I sure hope so. And in essence, we’ve been doing this all along, but it would be interesting to have a record where Calexico presents guests that maybe you have either heard of or haven’t heard of. Or have heard of but not in this situation. And I think the I’m Not There soundtrack was a great opportunity for us to do just that. Recording tracks for Charlotte Gainsborough, and working with somebody that is
out there in cyberspace was pretty interesting. We recorded several different versions in keys and tempos and we sent them all to her and she chose the one that felt best to her. And when we were mixing it, that opened up a whole other window of questions and, ‘ok, what is it about the mix that is good or bad?’ It just took a while to find that communication of, ‘oh, there’s a brass instrument there that’s kind of getting in the way of the tone of the vocal, let’s just take it out, and instantly you get a favorable response from Paris, and you know that Charlotte’s happy.

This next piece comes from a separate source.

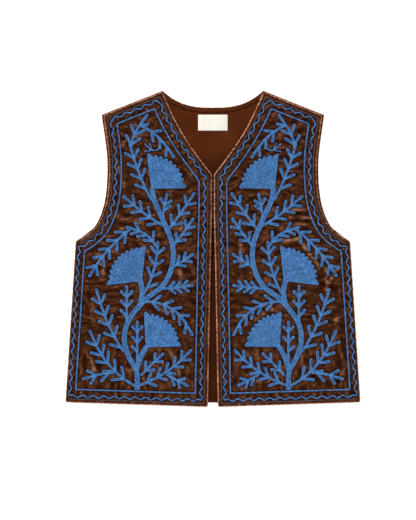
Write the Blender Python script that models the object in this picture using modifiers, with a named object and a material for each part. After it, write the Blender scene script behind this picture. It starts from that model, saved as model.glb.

And if you were to pursue that project, who else might you want to work with again?
An endless list?
I’d like to work with A Hawk and a Hacksaw, they’re friends of ours from Albuquerque who do a lot of work in Budapest, I think they have an apartment there. They’re a band that I think is very, very interesting. And we just played a bunch of folk festivals in Canada, one in Calgary and one in Winnipeg. We got to work with them, we got to work with Andrew Bird, I love him, I love his music. Bill Callahan, one of my all time favorite songwriters and musicians, and we also met The Weakerthans, who felt like soul brothers from the same continent but a different country. Then you always in the back of your head kind of shoot big, like … ‘hmm, what would it be like if we were to back up someone like Gillian Welch, or Tom Waits.

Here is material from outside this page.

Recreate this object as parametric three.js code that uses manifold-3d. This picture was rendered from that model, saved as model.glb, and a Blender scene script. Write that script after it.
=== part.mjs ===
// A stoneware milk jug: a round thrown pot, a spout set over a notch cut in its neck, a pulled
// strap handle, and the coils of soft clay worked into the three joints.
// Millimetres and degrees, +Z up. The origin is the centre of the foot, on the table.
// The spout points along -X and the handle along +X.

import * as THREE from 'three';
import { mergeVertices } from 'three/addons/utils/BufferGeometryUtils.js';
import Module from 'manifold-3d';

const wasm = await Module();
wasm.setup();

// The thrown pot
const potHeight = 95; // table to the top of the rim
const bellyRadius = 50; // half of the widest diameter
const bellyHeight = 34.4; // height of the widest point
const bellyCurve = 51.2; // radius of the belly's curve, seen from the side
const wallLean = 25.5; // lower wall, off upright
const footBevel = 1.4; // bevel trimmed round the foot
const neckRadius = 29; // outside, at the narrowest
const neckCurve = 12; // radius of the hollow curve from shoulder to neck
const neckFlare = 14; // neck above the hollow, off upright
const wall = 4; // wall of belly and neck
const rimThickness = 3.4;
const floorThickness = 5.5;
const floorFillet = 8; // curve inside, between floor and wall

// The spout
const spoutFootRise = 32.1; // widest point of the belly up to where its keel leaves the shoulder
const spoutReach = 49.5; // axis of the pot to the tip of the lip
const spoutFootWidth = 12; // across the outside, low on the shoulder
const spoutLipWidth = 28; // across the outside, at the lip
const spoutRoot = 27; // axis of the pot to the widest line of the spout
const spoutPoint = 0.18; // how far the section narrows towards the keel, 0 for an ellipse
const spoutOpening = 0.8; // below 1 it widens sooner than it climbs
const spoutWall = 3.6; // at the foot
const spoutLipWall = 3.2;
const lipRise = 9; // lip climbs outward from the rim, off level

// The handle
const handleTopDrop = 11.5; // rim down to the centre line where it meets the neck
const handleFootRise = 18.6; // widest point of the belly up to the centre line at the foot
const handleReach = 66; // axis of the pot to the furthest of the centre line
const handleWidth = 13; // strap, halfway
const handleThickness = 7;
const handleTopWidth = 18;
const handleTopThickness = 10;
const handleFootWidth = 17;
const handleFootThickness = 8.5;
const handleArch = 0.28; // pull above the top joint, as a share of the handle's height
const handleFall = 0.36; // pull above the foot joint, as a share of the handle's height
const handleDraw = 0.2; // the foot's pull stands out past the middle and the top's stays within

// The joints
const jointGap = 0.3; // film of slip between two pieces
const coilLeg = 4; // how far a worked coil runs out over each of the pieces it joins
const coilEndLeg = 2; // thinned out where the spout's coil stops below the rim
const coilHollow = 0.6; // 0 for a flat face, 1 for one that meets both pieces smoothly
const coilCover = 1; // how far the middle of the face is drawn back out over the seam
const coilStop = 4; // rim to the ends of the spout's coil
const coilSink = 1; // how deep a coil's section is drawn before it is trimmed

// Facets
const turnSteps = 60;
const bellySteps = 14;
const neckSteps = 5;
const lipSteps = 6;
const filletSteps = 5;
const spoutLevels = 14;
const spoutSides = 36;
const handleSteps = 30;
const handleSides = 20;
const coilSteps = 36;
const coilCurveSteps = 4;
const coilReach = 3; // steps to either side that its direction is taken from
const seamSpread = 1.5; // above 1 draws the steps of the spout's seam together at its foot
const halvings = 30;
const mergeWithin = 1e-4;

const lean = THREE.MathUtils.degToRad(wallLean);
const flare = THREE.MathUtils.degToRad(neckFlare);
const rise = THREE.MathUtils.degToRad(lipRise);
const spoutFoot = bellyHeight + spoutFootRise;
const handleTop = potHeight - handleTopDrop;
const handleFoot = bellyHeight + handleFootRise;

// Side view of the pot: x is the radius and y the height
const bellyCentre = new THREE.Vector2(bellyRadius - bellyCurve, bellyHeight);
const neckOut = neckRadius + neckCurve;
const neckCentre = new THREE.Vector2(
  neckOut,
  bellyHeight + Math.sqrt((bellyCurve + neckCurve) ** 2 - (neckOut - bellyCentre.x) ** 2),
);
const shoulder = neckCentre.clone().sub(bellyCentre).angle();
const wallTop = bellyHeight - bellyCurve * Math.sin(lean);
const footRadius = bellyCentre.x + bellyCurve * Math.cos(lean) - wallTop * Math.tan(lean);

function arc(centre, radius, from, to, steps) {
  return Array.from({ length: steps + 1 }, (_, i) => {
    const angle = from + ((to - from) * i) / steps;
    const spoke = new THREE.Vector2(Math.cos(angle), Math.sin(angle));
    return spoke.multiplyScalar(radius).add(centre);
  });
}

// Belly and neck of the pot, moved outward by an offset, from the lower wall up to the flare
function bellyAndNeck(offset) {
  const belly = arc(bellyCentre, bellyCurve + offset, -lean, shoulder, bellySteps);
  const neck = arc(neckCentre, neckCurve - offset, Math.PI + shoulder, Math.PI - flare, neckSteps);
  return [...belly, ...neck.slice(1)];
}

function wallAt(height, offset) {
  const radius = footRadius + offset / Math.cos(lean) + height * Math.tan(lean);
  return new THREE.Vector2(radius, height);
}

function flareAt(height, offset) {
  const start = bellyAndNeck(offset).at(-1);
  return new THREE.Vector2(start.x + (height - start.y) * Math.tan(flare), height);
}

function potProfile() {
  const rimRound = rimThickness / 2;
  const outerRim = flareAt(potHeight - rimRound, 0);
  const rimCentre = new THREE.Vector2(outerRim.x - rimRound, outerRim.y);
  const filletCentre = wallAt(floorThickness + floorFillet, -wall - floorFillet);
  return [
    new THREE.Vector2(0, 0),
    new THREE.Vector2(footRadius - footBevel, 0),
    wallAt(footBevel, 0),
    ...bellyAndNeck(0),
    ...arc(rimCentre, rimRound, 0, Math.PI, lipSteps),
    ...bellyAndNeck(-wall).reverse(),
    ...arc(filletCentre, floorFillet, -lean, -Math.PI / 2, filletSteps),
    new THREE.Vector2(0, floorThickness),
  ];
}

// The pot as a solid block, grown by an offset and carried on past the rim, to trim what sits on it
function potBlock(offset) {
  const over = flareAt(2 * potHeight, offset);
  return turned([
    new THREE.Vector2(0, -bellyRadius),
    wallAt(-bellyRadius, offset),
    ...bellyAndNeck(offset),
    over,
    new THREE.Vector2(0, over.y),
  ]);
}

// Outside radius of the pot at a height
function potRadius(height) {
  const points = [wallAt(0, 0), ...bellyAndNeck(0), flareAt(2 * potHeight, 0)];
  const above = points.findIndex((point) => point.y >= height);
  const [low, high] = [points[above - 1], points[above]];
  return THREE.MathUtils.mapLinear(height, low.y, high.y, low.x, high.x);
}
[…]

I notice when I listen to Calexico there’s a dialogue between John Convertino’s drums and your guitar and bass work… it’s a very communicative way of performing.

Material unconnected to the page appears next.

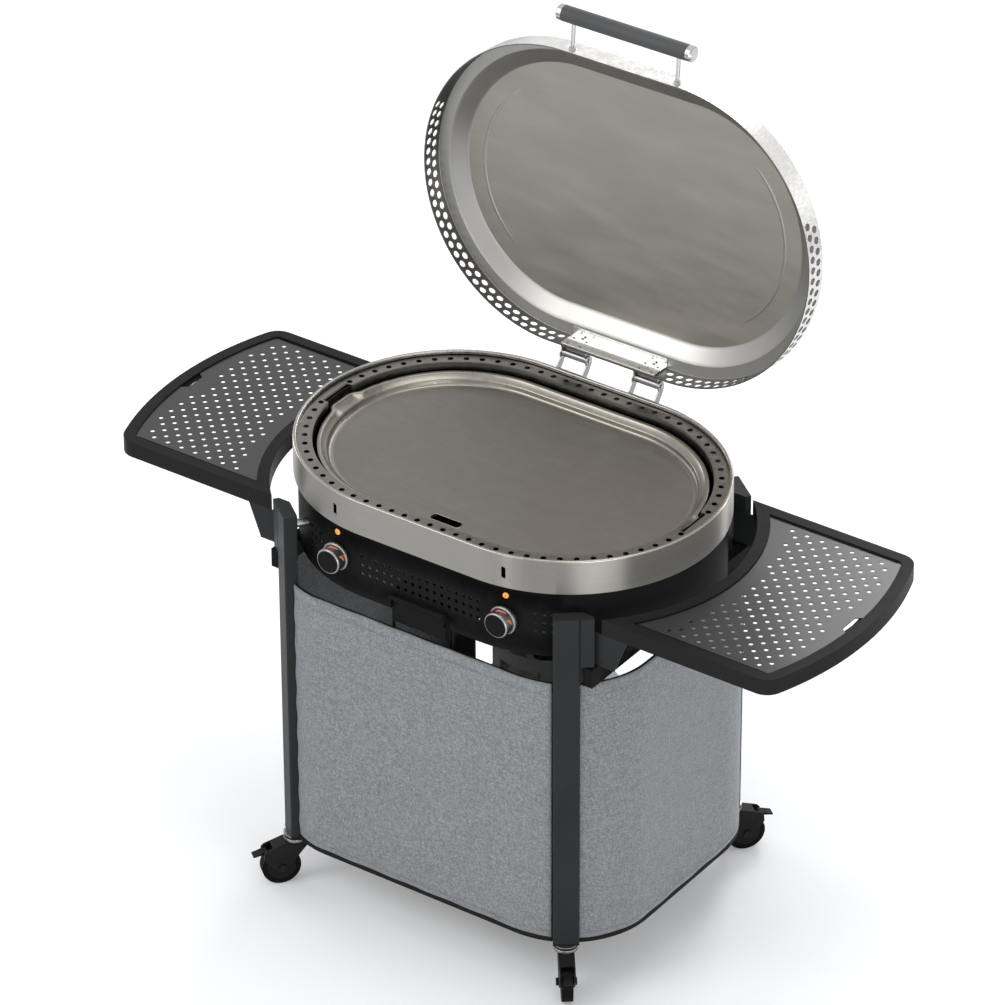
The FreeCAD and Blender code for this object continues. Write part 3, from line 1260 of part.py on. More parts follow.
def handle():
    tube = held("HandleTubeHolder", [rod("HandleTube", "handle_radius", "2 * (handle_half - handle_cap)",
                                         "-handle_half + handle_cap", "0", "0", X)])
    caps = []
    for side, turn in (("Right", "90"), ("Left", "-90")):
        cap = faceted("HandleCap" + side, 24, [("handle_radius", "handle_half - handle_cap"),
                                               ("handle_radius", "handle_half - cap_bevel"),
                                               ("handle_radius - cap_bevel", "handle_half")])
        caps.append(place(cap, turn=turn, axis=Y))
    cap_pair = fuse("HandleCaps", caps)
    posts = []
    for k, side in enumerate(("-post_across", "post_across")):
        posts.append(prism("HandlePost%d" % k, 12, "handle_post",
                           "handle_out - handle_radius + 1 + lid_wall + 6", side, "handle_radius - 1", "0", Y))
        posts.append(box("PostFoot%d" % k, side + " - 10", side + " + 10",
                         "handle_out + lid_wall", "handle_out + lid_wall + 2", "-12", "14"))
        posts.append(prism("PostCollar%d" % k, 12, "handle_post + 3", "4", side, "handle_out - 4", "0", Y))
    rods = cut("HandlePosts", fuse("HandlePostSolid", posts), rod("PostSeat", "handle_radius",
                                                                 "2 * handle_half", "-handle_half",
                                                                 "0", "0", X))
    back = "(-lid_radius - handle_out)"
    rise = "handle_up"
    y = "(%s) + %s * cos(open_angle) + %s * sin(open_angle)" % (OPEN_Y, back, rise)
    z = "(%s) - %s * sin(open_angle) + %s * cos(open_angle)" % (OPEN_Z, back, rise)
    for item, label in ((tube, "handle_tube"), (cap_pair, "handle_caps"), (rods, "handle_posts")):
        place(item, "0", y, z, "-open_angle", X)
        node(item, label)


# Casters.

def caster_tops():
    """Plate, kingpin and bearing ring under each leg."""
    tops = []
    for corner in CORNERS:
        name = corner[0]
        plate = box("CasterPlate_" + name, "-leg_wide / 2", "leg_wide / 2", "-leg_deep / 2",
                    "leg_deep / 2", "base_bottom - leg_gap", "leg_bottom")
        ring = prism("CasterRing_" + name, 24, "swivel_radius", "base_bottom - leg_gap - fork_top - swivel_gap",
                     z="fork_top + swivel_gap")
        pin = prism("CasterPin_" + name, 12, "kingpin_radius", "leg_bottom - fork_top + fork_wall + 3",
                    z="fork_top - fork_wall - swivel_gap - 3")
        nut = prism("CasterNut_" + name, 6, "kingpin_radius + 3", "3",
                    z="fork_top - fork_wall - swivel_gap - 3")
        top = fuse("CasterTop_" + name, [plate, ring, pin, nut])
        at_corner(top, corner)
        tops.append(top)
    return node(fuse("CasterTops", tops), "caster_tops")


def caster(corner):
    name = corner[0]
    half = "tread_wide / 2 + fork_gap + fork_wall"
    hub_y = "-wheel_trail"
    cheeks = []
    for k, (near, far) in enumerate((("tread_wide / 2 + fork_gap", half),
                                     ("-(%s)" % half, "-(tread_wide / 2 + fork_gap)"))):
        cheek = body("ForkCheek%d_%s" % (k, name))
        face = flat_sketch(cheek, "CheekFace%d_%s" % (k, name), "YZ_Plane", z=near)
        outline(face, [
            (hub_y + " - 10", "wheel_radius - 7"),
            (hub_y + " - 4", "wheel_radius - 11"),
            (hub_y + " + 6", "wheel_radius - 10"),
            ("swivel_radius", "fork_top - 8"),
            ("swivel_radius", "fork_top"),
            ("-swivel_radius", "fork_top"),
            ("-brake_out - 1", "brake_high + 8"),
            ("-brake_out - 6", "brake_high + 3"),
            ("-brake_out - 7", "brake_high - 12")])
        pad(cheek, "CheekPad%d_%s" % (k, name), face, "fork_wall")
        cheeks.append(cheek)
    crown = box("ForkCrown_" + name, "-(%s)" % half, half, "-swivel_radius", "swivel_radius",
                "fork_top - fork_wall", "fork_top")
    hood_face = body("ForkHood_" + name)
    hood = flat_sketch(hood_face, "HoodFace_" + name, "YZ_Plane", z="-(tread_wide / 2 + fork_gap)")
    outline(hood, [("-swivel_radius", "fork_top"), (hub_y + " - 17", "fork_top - 8"),
                   (hub_y + " - 17", "fork_top - 11"), ("-swivel_radius", "fork_top - 3")])
    pad(hood_face, "HoodPad_" + name, hood, "tread_wide + 2 * fork_gap")
    solid = fuse("ForkSolid_" + name, cheeks + [crown, hood_face])
    tools = [rod("KingpinBore_" + name, "kingpin_radius + stem_fit", "20", z="fork_top - 15"),
             prism("BrakeBore_" + name, 12, "(brake_pin + stem_fit) / cos(15)", "60", "-30", "-brake_out",
                   "brake_high", X)]
    bolt = prism("AxleBolt_" + name, 12, "axle_radius", "2 * (%s)" % half, "-(%s)" % half, hub_y,
                 "wheel_radius", X)
    head = prism("AxleHead_" + name, 6, "axle_radius + 3", "4", half, hub_y, "wheel_radius", X)
    nut = prism("AxleNut_" + name, 6, "axle_radius + 3", "5", "-(%s) - 5" % half, hub_y, "wheel_radius", X)
    bored = cut("ForkBored_" + name, solid, fuse("ForkBores_" + name, tools))
    fork = fuse("Fork_" + name, [bored, bolt, head, nut])
    at_corner(fork, corner)
    node(fork, "caster_fork_" + name)
    pin = rod("BrakePin_" + name, "brake_pin", "2 * (%s)" % half, "-(%s)" % half, "-brake_out",
              "brake_high", X)
    tongue = body("BrakeTongue_" + name)
    shape = flat_sketch(tongue, "BrakeShape_" + name, "YZ_Plane", z="-brake_wide / 2")
    outline(shape, [
        ("-brake_out + 5", "brake_high - 1"),
        ("-brake_out + 1", "brake_high - 5"),
        ("-brake_out - 5", "brake_high - 4"),
        ("-brake_out - 8", "brake_high - brake_thick"),
        ("-brake_out - brake_long", "brake_high - 3 - brake_thick"),
        ("-brake_out - brake_long", "brake_high - 3"),
        ("-brake_out - 6", "brake_high + brake_thick"),
        ("-brake_out", "brake_high + 5"),
        ("-brake_out + 5", "brake_high + 3")])
    pad(tongue, "BrakePad_" + name, shape, "brake_wide")
    lever = fuse("Brake_" + name, [tongue, pin])
    at_corner(lever, corner)
    node(lever, "caster_brake_" + name)
    tread = prism("WheelDisc_" + name, 32, "wheel_radius", "tread_wide", "-tread_wide / 2", hub_y,
                  "wheel_radius", X)
    bore = rod("WheelBore_" + name, "axle_radius + stem_fit", "tread_wide + 2", "-tread_wide / 2 - 1",
               hub_y, "wheel_radius", X)
    wheel = cut("Wheel_" + name, tread, bore)
    at_corner(wheel, corner)
    node(wheel, "caster_wheel_" + name)


# Build everything, check it and write it out.

def build():
    rim_band()
    vent_ring()
    control_skirt()
    burner_pan()
    griddle_plate()
    grease_chute()
    plate_posts()
    burners()
    gas_train()
    knob("knob_right", "knob_across")
    knob("knob_left", "-knob_across")
    indicator_lights()
    grease_tray()
    tray_rails()
    for corner in CORNERS:
        leg(corner)
        shelf_bracket(corner)
        caster(corner)
    spacers()
    side_rail("side_rail_right", 1)
    side_rail("side_rail_left", -1)
    rear_crossbar()
    caster_tops()
    bottom_shelf()
    fabric_panels()
    hem_bars()
    gas_collar(gas_cylinder())
    gas_valve()
    gas_handwheel()
    side_shelves()
    lid_shell()
    lid_hinge_leaf()
    lid_knuckles()
    hinge_base()
    hinge_pins()
    handle()
    doc.recompute()


def check():
    """Stop if a feature failed or a piece is not a sound solid."""
    faults = [f.Name for f in doc.Objects if "Invalid" in f.State or "Error" in f.State]
    for item in nodes:
        shape = item.Shape
        if shape.isNull() or not shape.isValid() or not shape.Solids:
            faults.append("shape of " + item.Label)
    if faults:
        raise RuntimeError("failed: " + ", ".join(faults))


def straight(edge):
    """Whether an edge is a straight line between its two ends."""
    ends = edge.Vertexes
    return len(ends) == 2 and abs(edge.Length - ends[0].Point.distanceToPoint(ends[1].Point)) < 1e-6


def flat_sided(shape):
    """A lofted piece with each flat side stored as a plane, where all its edges are straight."""
    lofted = any(face.Surface.TypeId == "Part::GeomBSplineSurface" for face in shape.Faces)
    if not lofted or not all(straight(edge) for edge in shape.Edges):
        return shape
    solids = []
    for solid in shape.Solids:
        whole = None
        for shell in sorted(solid.Shells, key=lambda s: -s.BoundBox.DiagonalLength):
            faces = []
            for face in shell.Faces:
                outer = face.OuterWire
                wires = [outer] + [wire for wire in face.Wires if not wire.isSame(outer)]
                loops = [[end.Point for end in wire.OrderedVertexes] for wire in wires]
                faces.append(Part.Face([Part.makePolygon(loop + loop[:1]) for loop in loops]))
            closed = Part.makeShell(faces)
            closed.sewShape()
            block = Part.Solid(closed.Shells[0])
            if block.Volume < 0:
                block.reverse()
            whole = whole.cut(block) if whole else block
        solids += whole.Solids
    return Part.makeCompound(solids) if len(solids) > 1 else solids[0]


def write():
    """Write each piece about the middle of the whole."""
    os.makedirs("parts", exist_ok=True)
    shift = V(0, -value("middle"), 0)
    for item in nodes:
        shape = flat_sided(item.Shape).translated(shift)
        shape.exportStep(os.path.join("parts", item.Label + ".step"))
        print(item.Label, len(item.Shape.Solids), round(item.Shape.Volume))


build()
check()
write()
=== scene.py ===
import math

import bmesh
import bpy
from mathutils import Matrix, Vector
from mathutils.geometry import delaunay_2d_cdt


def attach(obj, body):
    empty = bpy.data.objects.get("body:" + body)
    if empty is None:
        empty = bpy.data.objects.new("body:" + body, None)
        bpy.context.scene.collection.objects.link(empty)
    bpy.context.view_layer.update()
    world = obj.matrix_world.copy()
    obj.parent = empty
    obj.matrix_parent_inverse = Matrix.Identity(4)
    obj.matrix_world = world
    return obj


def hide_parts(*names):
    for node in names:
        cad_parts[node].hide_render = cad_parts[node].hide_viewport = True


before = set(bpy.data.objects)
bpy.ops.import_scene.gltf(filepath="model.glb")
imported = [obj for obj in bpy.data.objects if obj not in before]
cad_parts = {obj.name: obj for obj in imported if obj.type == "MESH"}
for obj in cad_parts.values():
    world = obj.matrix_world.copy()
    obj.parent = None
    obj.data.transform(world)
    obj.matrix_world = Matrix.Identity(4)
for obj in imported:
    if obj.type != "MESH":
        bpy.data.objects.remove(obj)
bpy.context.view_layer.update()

# Outdoor gas griddle station: looks on top of the fixed frame. Metres, +Z up, the front faces -Y.

# Sizes that repeat the frame's own, in metres. They count from the griddle's centre, and the frame
# counts from the middle of the whole.
MIDDLE = Vector((0, -0.03031, 0))
HEAD_HALF = 0.1275
RIM_TOP = 0.913
SKIRT_RADIUS = 0.290
SKIRT_WALL = 0.002
KNOB_ACROSS = 0.186
KNOB_HIGH = 0.775
LEG_ACROSS = 0.30984
LEG_ALONG = 0.27356
LEG_TURN = math.radians(38)
BASE_LONG = 0.392
BASE_DEEP = 0.303
BASE_CORNER = 0.174
SHELF_INNER = 0.342
SHELF_OUTER = 0.6326
SHELF_OUTER_CENTRE = 0.1345
SHELF_HALF = 0.245
SHELF_CORNER = 0.037
LID_TURN = Matrix.Rotation(-math.radians(93.7), 3, "X")
HINGE = Vector((0, 0.3221, 0.9328))
LIP_HIGH = 0.9135
CORNERS = {
    "front_right": (1, -1, LEG_TURN),
    "front_left": (-1, -1, -LEG_TURN),
    "rear_right": (1, 1, math.pi - LEG_TURN),
    "rear_left": (-1, 1, LEG_TURN - math.pi),
}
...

You’re the only one that’s ever mentioned that, that’s great! That’s exactly it. If you listen to John’s drumming, he is playing more like a melodic instrument. He’s playing around or playing to either the other instruments or especially to lyrics or the vocalists. Whether it’s a Neko Case record, an Iron and Wine EP, or a Calexico record, he’s that responsive, soulful kind of drummer you don’t find everyday.
Is he (John Convertino) still doing stuff with Giant Sand?
I think he did some recording with Howe Gelb recently, yeah. I’m not sure, I can’t keep track of all the projects, we’re all so involved in so many things, but it usually will happen here at Wavelab, it’s such a great studio.
Is Wavelab in Arizona?
It is, it’s downtown Tucson within two blocks of the Hotel Congress, where a lot of musicians love playing because they can stay there in the Hotel, they can play in the club, there’s an old bar called The Tap Room, there’s a really great café called The Cup Café, you can even get your hair cut. There’s a barber!